* **THE RECORDS**:
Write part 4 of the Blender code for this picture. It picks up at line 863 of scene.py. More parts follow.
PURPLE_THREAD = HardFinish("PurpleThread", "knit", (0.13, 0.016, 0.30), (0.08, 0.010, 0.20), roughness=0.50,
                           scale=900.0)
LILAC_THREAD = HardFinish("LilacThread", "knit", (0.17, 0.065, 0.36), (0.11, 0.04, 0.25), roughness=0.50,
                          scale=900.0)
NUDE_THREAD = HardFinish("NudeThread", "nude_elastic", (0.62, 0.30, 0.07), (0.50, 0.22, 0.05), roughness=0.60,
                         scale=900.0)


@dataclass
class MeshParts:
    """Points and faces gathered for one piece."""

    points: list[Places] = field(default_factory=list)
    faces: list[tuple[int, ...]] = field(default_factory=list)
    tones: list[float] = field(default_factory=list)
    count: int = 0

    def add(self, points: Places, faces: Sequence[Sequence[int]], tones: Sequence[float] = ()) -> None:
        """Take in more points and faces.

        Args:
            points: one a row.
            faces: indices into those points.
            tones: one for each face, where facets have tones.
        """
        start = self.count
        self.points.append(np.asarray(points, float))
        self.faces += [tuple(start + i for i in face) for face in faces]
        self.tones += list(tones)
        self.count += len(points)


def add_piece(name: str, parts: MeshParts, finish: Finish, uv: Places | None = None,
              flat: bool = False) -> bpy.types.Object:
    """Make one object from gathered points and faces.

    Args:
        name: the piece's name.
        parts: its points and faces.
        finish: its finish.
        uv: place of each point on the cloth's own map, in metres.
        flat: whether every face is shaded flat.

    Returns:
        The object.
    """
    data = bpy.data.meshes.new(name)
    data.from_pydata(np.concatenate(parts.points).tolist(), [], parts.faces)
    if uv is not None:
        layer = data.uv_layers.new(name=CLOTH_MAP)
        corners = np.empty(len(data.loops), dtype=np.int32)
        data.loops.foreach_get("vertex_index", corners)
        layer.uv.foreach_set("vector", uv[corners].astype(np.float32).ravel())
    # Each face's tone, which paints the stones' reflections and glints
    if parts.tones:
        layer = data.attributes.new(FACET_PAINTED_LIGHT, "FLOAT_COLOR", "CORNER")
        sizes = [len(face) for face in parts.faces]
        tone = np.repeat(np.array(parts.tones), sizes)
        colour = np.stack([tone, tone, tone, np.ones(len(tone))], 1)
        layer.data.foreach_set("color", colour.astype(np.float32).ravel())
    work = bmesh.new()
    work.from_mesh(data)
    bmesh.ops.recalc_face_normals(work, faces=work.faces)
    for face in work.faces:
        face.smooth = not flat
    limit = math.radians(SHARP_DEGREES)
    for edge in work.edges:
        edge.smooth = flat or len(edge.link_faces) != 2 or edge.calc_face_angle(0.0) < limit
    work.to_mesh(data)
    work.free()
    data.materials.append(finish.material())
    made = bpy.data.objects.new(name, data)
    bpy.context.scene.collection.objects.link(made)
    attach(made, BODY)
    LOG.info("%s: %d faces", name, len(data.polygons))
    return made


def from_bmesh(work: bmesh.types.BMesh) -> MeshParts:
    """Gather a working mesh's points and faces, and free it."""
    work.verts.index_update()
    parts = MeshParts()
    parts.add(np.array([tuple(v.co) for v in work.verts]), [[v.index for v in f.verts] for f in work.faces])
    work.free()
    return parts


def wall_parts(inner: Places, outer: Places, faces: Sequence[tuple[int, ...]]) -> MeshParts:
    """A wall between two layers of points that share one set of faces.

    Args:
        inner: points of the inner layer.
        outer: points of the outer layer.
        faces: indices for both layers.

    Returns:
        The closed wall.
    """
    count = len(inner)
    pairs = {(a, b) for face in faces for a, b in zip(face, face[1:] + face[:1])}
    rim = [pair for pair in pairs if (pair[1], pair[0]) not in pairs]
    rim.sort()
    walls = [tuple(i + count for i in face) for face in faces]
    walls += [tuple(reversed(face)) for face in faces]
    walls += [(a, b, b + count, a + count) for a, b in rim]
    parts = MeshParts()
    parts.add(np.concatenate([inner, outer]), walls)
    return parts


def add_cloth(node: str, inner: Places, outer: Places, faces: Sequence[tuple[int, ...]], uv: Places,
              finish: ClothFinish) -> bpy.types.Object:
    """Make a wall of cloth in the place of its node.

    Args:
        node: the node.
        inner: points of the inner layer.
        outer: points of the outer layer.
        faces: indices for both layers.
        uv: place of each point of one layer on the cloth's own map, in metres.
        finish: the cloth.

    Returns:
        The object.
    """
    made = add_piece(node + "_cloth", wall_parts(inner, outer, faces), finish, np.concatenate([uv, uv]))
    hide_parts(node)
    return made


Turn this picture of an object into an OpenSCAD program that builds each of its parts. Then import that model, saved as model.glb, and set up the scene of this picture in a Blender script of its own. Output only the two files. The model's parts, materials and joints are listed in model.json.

* **WHAT TO DO**: Please repeat word for word the lines above that run from the beginning through the line containing "self.count += len(points)", keeping both the first and that last line.

* **RESULT FOR THIS TASK**:
Write part 4 of the Blender code for this picture. It picks up at line 863 of scene.py. More parts follow.
PURPLE_THREAD = HardFinish("PurpleThread", "knit", (0.13, 0.016, 0.30), (0.08, 0.010, 0.20), roughness=0.50,
                           scale=900.0)
LILAC_THREAD = HardFinish("LilacThread", "knit", (0.17, 0.065, 0.36), (0.11, 0.04, 0.25), roughness=0.50,
                          scale=900.0)
NUDE_THREAD = HardFinish("NudeThread", "nude_elastic", (0.62, 0.30, 0.07), (0.50, 0.22, 0.05), roughness=0.60,
                         scale=900.0)


@dataclass
class MeshParts:
    """Points and faces gathered for one piece."""

    points: list[Places] = field(default_factory=list)
    faces: list[tuple[int, ...]] = field(default_factory=list)
    tones: list[float] = field(default_factory=list)
    count: int = 0

    def add(self, points: Places, faces: Sequence[Sequence[int]], tones: Sequence[float] = ()) -> None:
        """Take in more points and faces.

        Args:
            points: one a row.
            faces: indices into those points.
            tones: one for each face, where facets have tones.
        """
        start = self.count
        self.points.append(np.asarray(points, float))
        self.faces += [tuple(start + i for i in face) for face in faces]
        self.tones += list(tones)
        self.count += len(points)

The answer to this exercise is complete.